## EXERCISE
Using the records below, quote only the span that opens with the line containing "knuckle.rotation.y = radians(SLEEVE_LEAN);" and closes with the line containing "bpy.data.objects.remove(obj)", exactly and inclusively.

## SUPPLIED INFORMATION
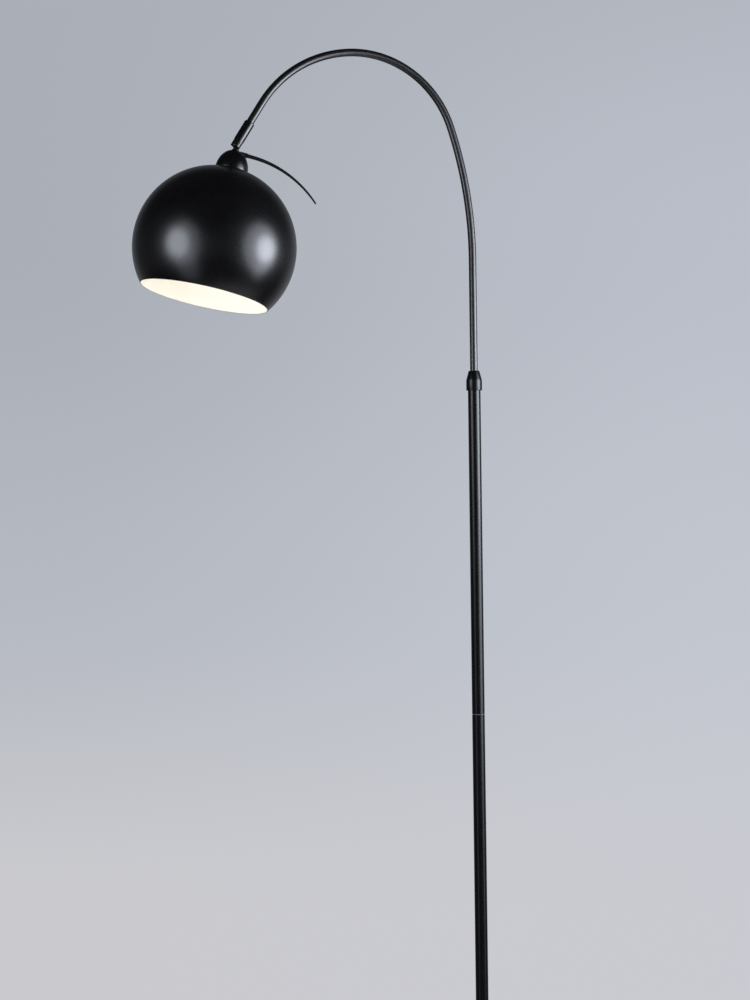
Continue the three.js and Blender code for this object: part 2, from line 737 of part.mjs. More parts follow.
function cap() {
  const flatDeg = degrees(Math.acos(CAP_FLAT_R / CAP_R));
  const ceilingDeg = degrees(Math.acos(CAP_CEILING_R / CAP_INNER_R));
  const shell = revolve([
    [NECK_R + FIT, -CAP_TOP],
    ...arcPoints(0, -CAP_RIM, CAP_R, CAP_HEIGHT, flatDeg, 0, 8),
    ...arcPoints(0, -CAP_RIM, CAP_INNER_R, CAP_INNER_HEIGHT, 0, ceilingDeg, 5),
    [NECK_R + FIT, CAP_CEILING],
  ]);
  const socket = lengthRod(SOCKET_R, SOCKET_FROM, SOCKET_TO).translate(0, 0, -SOCKET_DOWN);
  const bore = lengthRod(HANDLE_PIN_R + FIT, SOCKET_TO - SOCKET_DEPTH - FIT, SOCKET_TO + CUT)
    .translate(0, 0, -SOCKET_DOWN);
  return cut(join(shell, socket), bore);
}

// A thin rod that tapers from its pinned root to its rounded tip along an arc.
function handle() {
  const root = SOCKET_TO + FIT;
  const path = new BentPath({ x: root, z: -SOCKET_DOWN }, -Math.PI / 2, [
    { length: HANDLE_STRAIGHT_TO - root },
    bend(-HANDLE_ARC_R, HANDLE_ARC_DEG),
  ]);
  const radiusAt = (t) => THREE.MathUtils.lerp(HANDLE_ROOT_R, HANDLE_TIP_R, t);
  const tip = path.getPoint(1);
  return join(
    taperedRod(path, radiusAt, HANDLE_STEPS, HANDLE_SIDES),
    weld(new THREE.SphereGeometry(HANDLE_TIP_R, HANDLE_SIDES, HANDLE_SIDES / 2)
      .translate(tip.x, tip.y, tip.z)),
    lengthRod(HANDLE_PIN_R, SOCKET_TO - SOCKET_DEPTH, root + CUT).translate(0, 0, -SOCKET_DOWN),
  );
}

// Lock nut that draws the cap up against the neck's shoulder. A flat faces the handle's socket.
function neckNut() {
  const high = CAP_CEILING - FIT;
  return hexNut(NECK_NUT_AF, NECK_R + FIT, high - NECK_NUT_H, high).rotateZ(Math.PI / 6);
}

// E27 holder: a crown that screws on the neck, a flange above the shade and a thread below it.
function lampholder() {
  const flangeLow = SHADE_TOP - FIT;
  const flangeHigh = flangeLow - HOLDER_FLANGE_T;
  const mouth = HOLDER_TOP + HOLDER_L;
  const bore = HOLDER_R - HOLDER_WALL - HOLDER_TAPER;
  return revolve([
    [NECK_R + FIT, -HOLDER_TOP],
    [HOLDER_CROWN_R, -HOLDER_TOP],
    [HOLDER_NECK_R, -HOLDER_TOP - HOLDER_NECK_R + HOLDER_CROWN_R],
    [HOLDER_NECK_R, -flangeHigh],
    [HOLDER_FLANGE_R, -flangeHigh],
    [HOLDER_FLANGE_R, -flangeLow],
    [HOLDER_R, -flangeLow],
    [HOLDER_R, -flangeLow - HOLDER_THREAD_L],
    [HOLDER_R - HOLDER_TAPER, -mouth],
    [bore, -mouth],
    [bore, -HOLDER_TOP - HOLDER_NECK_R + HOLDER_CROWN_R],
    [HOLDER_CROWN_R - HOLDER_WALL, -HOLDER_TOP - HOLDER_WALL],
    [NECK_R + FIT, -HOLDER_TOP - HOLDER_WALL],
  ]);
}

// Ceramic cup with the threaded sleeve that the bulb screws into, and two lead holes.
function holderInsert() {
  const outer = HOLDER_R - HOLDER_WALL - HOLDER_TAPER - FIT;
  const floor = INSERT_AT + INSERT_T;
  const cup = revolve([
    [0, -INSERT_AT],
    [outer, -INSERT_AT],
    [outer, -floor - INSERT_SKIRT],
    [BULB_CAP_R + FIT, -floor - INSERT_SKIRT],
    [BULB_CAP_R + FIT, -floor],
    [0, -floor],
  ]);
  const lead = (side) => rod(LEAD_HOLE_R, -floor - CUT, -INSERT_AT + CUT)
    .translate(side * LEAD_HOLE_AT, 0, 0);
  return cut(cup, lead(-1), lead(1));
}

function holderContact() {
  const high = -(INSERT_AT + INSERT_T + FIT);
  return rod(CONTACT_R, high - CONTACT_H, high);
}

// Sphere with a pressed flat round the holder's hole, open below.
function shade() {
  const inner = SHADE_R - SHADE_WALL;
  const degreesOf = (radius, height) => degrees(Math.asin(height / radius));
  const seatInner = SEAT_HEIGHT - SHADE_WALL;
  return revolve([
    [SHADE_HOLE_R, -GLOBE_DROP + SEAT_HEIGHT],
    ...arcPoints(0, -GLOBE_DROP, SHADE_R, SHADE_R,
      degreesOf(SHADE_R, SEAT_HEIGHT), degreesOf(SHADE_R, -SHADE_MOUTH), 13),
    ...arcPoints(0, -GLOBE_DROP, inner, inner,
      degreesOf(inner, -SHADE_MOUTH), degreesOf(inner, seatInner), 11),
    [SHADE_HOLE_R, -GLOBE_DROP + seatInner],
  ], BROAD);
}

// Threaded ring that clamps the shade up against the holder's flange.
function shadeRing() {
  const high = -(SHADE_TOP + SHADE_WALL + FIT);
  const bore = HOLDER_R + FIT;
  const ring = revolve([
    [bore, high],
    [HOLDER_FLANGE_R, high],
    [RING_R, high - RING_RELIEF],
    [RING_R, high - RING_T],
    [RING_SKIRT_R, high - RING_T],
    [RING_SKIRT_R, high - RING_T - RING_SKIRT_H],
    [bore, high - RING_T - RING_SKIRT_H],
  ]);
  const notchAt = RING_R - RING_NOTCH_DEPTH + RING_NOTCH_W / 2;
  const notches = Array.from({ length: RING_NOTCHES }, (_, i) => (
    box(RING_NOTCH_W, RING_NOTCH_W, RING_T + 2 * CUT, notchAt, 0, high - RING_T / 2)
      .rotateZ(radians((360 / RING_NOTCHES) * i))
  ));
  return cut(ring, ...notches);
}

// ---------------------------------------------------------------- bulb

const BULB_TIP = INSERT_AT + INSERT_T + FIT + CONTACT_H + FIT;

// Screw cap, open towards the glass.
function bulbCap() {
  const low = -BULB_TIP - BULB_CAP_L;
  return revolve([
    [0, -BULB_TIP],
    [BULB_TIP_R, -BULB_TIP],
    [BULB_CAP_R, -BULB_TIP - BULB_TIP_H],
    [BULB_CAP_R, low],
    [BULB_CAP_R - BULB_WALL, low],
    [BULB_CAP_R - BULB_WALL, -BULB_TIP - BULB_TIP_H - BULB_WALL],
    [0, -BULB_TIP - BULB_TIP_H - BULB_WALL],
  ]);
}

// Pear-shaped glass: a cone from its open neck that runs tangent into a sphere.
function bulbGlass() {
  const neckZ = -BULB_TIP - BULB_CAP_L - FIT;
  const centreZ = -BULB_TIP - BULB_LENGTH + BULB_R;
  const inner = BULB_R - BULB_WALL;
  return revolve([
    [BULB_NECK_R, neckZ],
    ...arcPoints(0, centreZ, BULB_R, BULB_R, BULB_TANGENT_DEG, -90, 7),
    ...arcPoints(0, centreZ, inner, inner, -90, BULB_TANGENT_DEG, 6),
    [BULB_NECK_R - BULB_WALL, neckZ],
  ]);
}

// ---------------------------------------------------------------- assembly

function group(name, ...children) {
  const result = new THREE.Group();
  result.name = name;
  result.add(...children);
  return result;
}

const stand = group(
  'stand',
  piece('base_pad', basePad(), RUBBER),
  piece('base_weight', baseWeight(), IRON),
  piece('base_cover', baseCover(), BLACK_PAINT),
  piece('base_washer', tube(WASHER_R, STUD_R + FIT, NUT_TOP, WASHER_TOP), ZINC),
  piece('base_nut', hexNut(NUT_AF, STUD_R + FIT, NUT_TOP - NUT_H, NUT_TOP), ZINC),
  piece('cord_gland', cordGland(), BLACK_PLASTIC),
  piece('pole_foot', poleFoot(), BLACK_PAINT),
  piece('pole_stud', poleStud(), ZINC),
  piece('pole_lower', poleSection(BASE_TOP), BLACK_PAINT),
  piece('pole_middle', poleSection(SEAM_1), BLACK_PAINT),
  piece('pole_upper', poleSection(SEAM_2), BLACK_PAINT),
  piece('socket_lower', threadedSocket(BASE_TOP, STUD_R), ZINC),
  piece('socket_middle', threadedSocket(SEAM_1, SPIGOT_R), ZINC),
  piece('socket_upper', threadedSocket(SEAM_2, SPIGOT_R), ZINC),
  piece('joiner_lower', joiner(SEAM_1), ZINC),
  piece('joiner_upper', joiner(SEAM_2), ZINC),
  piece('clamp_body', clampBody(), ZINC),
);

const head = group(
  'head',
  piece('neck', neck(), BLACK_PAINT),
  piece('neck_nut', neckNut(), ZINC),
  piece('cap', cap(), BLACK_PAINT),
  piece('handle', handle(), BLACK_PAINT),
  piece('lampholder', lampholder(), BLACK_PLASTIC),
  piece('holder_insert', holderInsert(), CERAMIC),
  piece('holder_contact', holderContact(), BRASS),
  piece('shade', shade(), BLACK_PAINT),
  piece('shade_ring', shadeRing(), BLACK_PLASTIC),
  piece('bulb_cap', bulbCap(), BRASS),
  piece('bulb_glass', bulbGlass(), OPAL),
);
head.rotation.y = radians(HEAD_LEAN - SLEEVE_LEAN);

const knuckle = group(
  'knuckle',
  piece('arm_sleeve', armSleeve(), BLACK_PAINT),
  piece('sleeve_screw', sleeveScrew(), ZINC),
  piece('hinge_screw', hingeScrew(), ZINC),
  piece('hinge_washer_front', hingeWasher(-1), BLACK_PLASTIC),
  piece('hinge_washer_rear', hingeWasher(1), BLACK_PLASTIC),
  head,
);
knuckle.position.copy(PIVOT);
knuckle.rotation.y = radians(SLEEVE_LEAN);

const arm = group(
  'arm',
  piece('arm_guide', armGuide(), BLACK_PLASTIC),
  piece('arm_tube', armTube(), BLACK_PAINT),
  knuckle,
);

const lamp = group(
  'arc_floor_lamp',
  stand,
  piece('clamp_nut', clampNut(), BLACK_PAINT),
  piece('collet', collet(), BRASS),
  arm,
);

export default lamp;
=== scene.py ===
"""Arc floor lamp: its finished pieces and materials, the studio and the camera, as one add-on."""

import json
import math

import bmesh
import bpy
from bpy.props import FloatProperty, FloatVectorProperty, PointerProperty
from mathutils import Matrix, Vector


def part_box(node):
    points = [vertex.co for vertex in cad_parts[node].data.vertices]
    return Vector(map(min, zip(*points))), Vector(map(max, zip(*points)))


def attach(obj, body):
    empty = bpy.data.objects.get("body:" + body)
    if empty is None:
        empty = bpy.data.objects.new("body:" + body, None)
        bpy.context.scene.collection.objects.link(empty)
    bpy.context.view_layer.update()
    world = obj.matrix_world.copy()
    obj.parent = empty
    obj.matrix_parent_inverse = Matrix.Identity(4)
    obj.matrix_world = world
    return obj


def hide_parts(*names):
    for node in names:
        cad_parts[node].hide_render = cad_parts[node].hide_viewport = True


bl_info = {
    "name": "Arc Floor Lamp",
    "version": (1, 0, 0),
    "blender": (4, 5, 0),
    "location": "View3D > Sidebar > Floor Lamp",
    "description": "Models and finishes an arc floor lamp round its fixed frame",
    "category": "Object",
}

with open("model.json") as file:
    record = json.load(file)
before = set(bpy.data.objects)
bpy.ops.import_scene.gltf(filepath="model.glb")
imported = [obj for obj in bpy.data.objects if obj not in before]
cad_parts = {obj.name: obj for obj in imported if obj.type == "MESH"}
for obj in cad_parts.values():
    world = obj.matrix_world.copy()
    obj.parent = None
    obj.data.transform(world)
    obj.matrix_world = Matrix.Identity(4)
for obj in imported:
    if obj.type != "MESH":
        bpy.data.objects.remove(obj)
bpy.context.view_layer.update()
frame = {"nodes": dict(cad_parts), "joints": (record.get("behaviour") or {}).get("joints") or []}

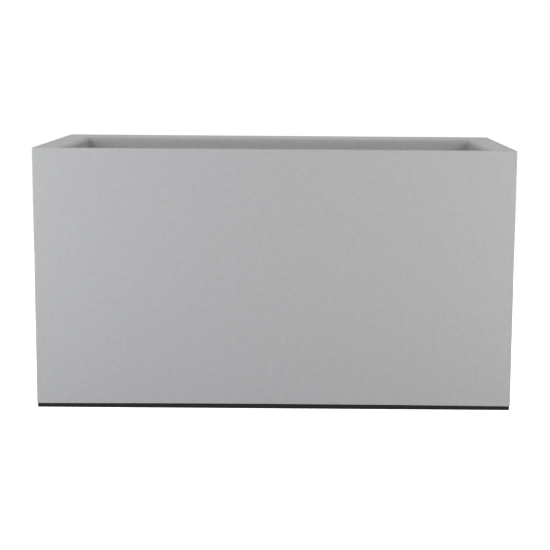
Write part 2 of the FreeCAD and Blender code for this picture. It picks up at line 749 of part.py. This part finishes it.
def make_wick_cup():
    """A square tapered cup that hangs in the deck by its flange, with a window in each of its four sides."""
    body = make_body("wick_cup")
    outside = [
        cup_section(body, "foot", "cup_foot_width", "cup_corner_radius", CUP_FOOT),
        cup_section(body, "neck", "cup_width", "cup_corner_radius", DECK_TOP),
    ]
    loft(body, "outside", outside)
    flange = cup_section(body, "flange_outline", "cup_flange_width", "cup_corner_radius", DECK_TOP)
    pad(body, "flange", flange, "cup_wall")
    inner_radius = "cup_corner_radius - cup_wall"
    inside = [
        cup_section(body, "inner_foot", "cup_foot_width - 2 * cup_wall", inner_radius, CUP_FLOOR),
        cup_section(body, "mouth", "cup_width - 2 * cup_wall", inner_radius, f"{DECK_TOP} + cup_wall"),
    ]
    loft(body, "inside", inside, cuts=True)
    drain = make_sketch(body, "drain", z=f"{CUP_FOOT} - overrun")
    draw_circle(drain, "cup_drain_diameter")
    pocket(body, "drain_hole", drain, "cup_wall + 2 * overrun", up=True)
    middle = f"{CUP_FOOT} + cup_window_foot + cup_window_height / 2"
    window = make_sketch(body, "window", y=middle, plane="XZ_Plane")
    draw_rectangle(window, "cup_window_width", "cup_window_height")
    first = pocket(body, "front_window", window, "cup_width / 2 + overrun")
    ring = body.newObject("PartDesign::PolarPattern", f"{body.Name}_window_ring")
    ring.Originals = [first]
    ring.Axis = (drain, ["N_Axis"])
    ring.Angle = FULL_TURN
    ring.Occurrences = SIDES
    finish_feature(body, ring)
    return body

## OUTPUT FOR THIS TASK
knuckle.rotation.y = radians(SLEEVE_LEAN);

const arm = group(
  'arm',
  piece('arm_guide', armGuide(), BLACK_PLASTIC),
  piece('arm_tube', armTube(), BLACK_PAINT),
  knuckle,
);

const lamp = group(
  'arc_floor_lamp',
  stand,
  piece('clamp_nut', clampNut(), BLACK_PAINT),
  piece('collet', collet(), BRASS),
  arm,
);

export default lamp;
=== scene.py ===
"""Arc floor lamp: its finished pieces and materials, the studio and the camera, as one add-on."""

import json
import math

import bmesh
import bpy
from bpy.props import FloatProperty, FloatVectorProperty, PointerProperty
from mathutils import Matrix, Vector


def part_box(node):
    points = [vertex.co for vertex in cad_parts[node].data.vertices]
    return Vector(map(min, zip(*points))), Vector(map(max, zip(*points)))


def attach(obj, body):
    empty = bpy.data.objects.get("body:" + body)
    if empty is None:
        empty = bpy.data.objects.new("body:" + body, None)
        bpy.context.scene.collection.objects.link(empty)
    bpy.context.view_layer.update()
    world = obj.matrix_world.copy()
    obj.parent = empty
    obj.matrix_parent_inverse = Matrix.Identity(4)
    obj.matrix_world = world
    return obj


def hide_parts(*names):
    for node in names:
        cad_parts[node].hide_render = cad_parts[node].hide_viewport = True


bl_info = {
    "name": "Arc Floor Lamp",
    "version": (1, 0, 0),
    "blender": (4, 5, 0),
    "location": "View3D > Sidebar > Floor Lamp",
    "description": "Models and finishes an arc floor lamp round its fixed frame",
    "category": "Object",
}

with open("model.json") as file:
    record = json.load(file)
before = set(bpy.data.objects)
bpy.ops.import_scene.gltf(filepath="model.glb")
imported = [obj for obj in bpy.data.objects if obj not in before]
cad_parts = {obj.name: obj for obj in imported if obj.type == "MESH"}
for obj in cad_parts.values():
    world = obj.matrix_world.copy()
    obj.parent = None
    obj.data.transform(world)
    obj.matrix_world = Matrix.Identity(4)
for obj in imported:
    if obj.type != "MESH":
        bpy.data.objects.remove(obj)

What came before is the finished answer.